Governing Global Antimicrobial Resistance: 6 Key Lessons From the Paris Climate Agreement
Isaac Weldon, MSc, Susan Rogers Van Katwyk, PhD, Gian Luca Burci, Dr Giur, Thana C. de Campos, DPhil, Mark Eccleston-Turner, PhD, Helen R. Fryer, DPhil, Alberto Giubilini, PhD, Thomas Hale, PhD, Mark Harrison, DPhil, Stephanie Johnson, PhD, Claas Kirchhelle, DPhil, Kelley Lee, DPhil, Kathleen Liddell, DPhil, Marc Mendelson, PhD, Gorik Ooms, PhD, James Orbinski, MD, MSc, MA,
Laura J. V. Piddock, PhD, John-Arne Røttingen, MD, PhD, Julian Savulescu, PhD, Andrew C. Singer, PhD, A. M. Viens, PhD, Clare Wenham, PhD, Mary E. Wiktorowicz, PhD, MSc, Shehla Zaidi, MD, PhD, and Steven J. Hoffman, JD, PhD, LLD
Abstract: Antimicrobial resistance (AMR) is among the most urgent global health challenges of our time.

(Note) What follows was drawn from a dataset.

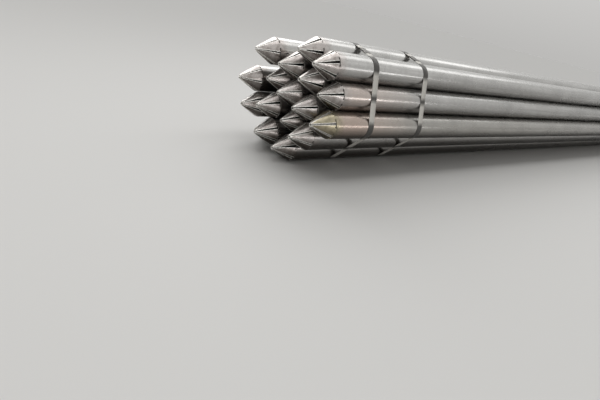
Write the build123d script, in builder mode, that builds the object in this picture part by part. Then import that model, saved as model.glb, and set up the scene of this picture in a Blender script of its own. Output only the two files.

AMR can develop with each use of an antimicrobial, regardless of the setting. The ongoing use of the same antimicrobials across sectors and the ability of microbes to transfer among people, animals, food, and environments; spread across borders through global trade and travel; and bring entire economies to a halt means that every antimicrobial consumed has global implications. Some microbes have already developed resistance to all known antimicrobials, meaning previously curable diseases have become untreatable. If immediate action is not taken, the effectiveness of these vital medicines will continue to diminish, further undermining modern medicine’s ability to treat infectious diseases and perform essential medical procedures.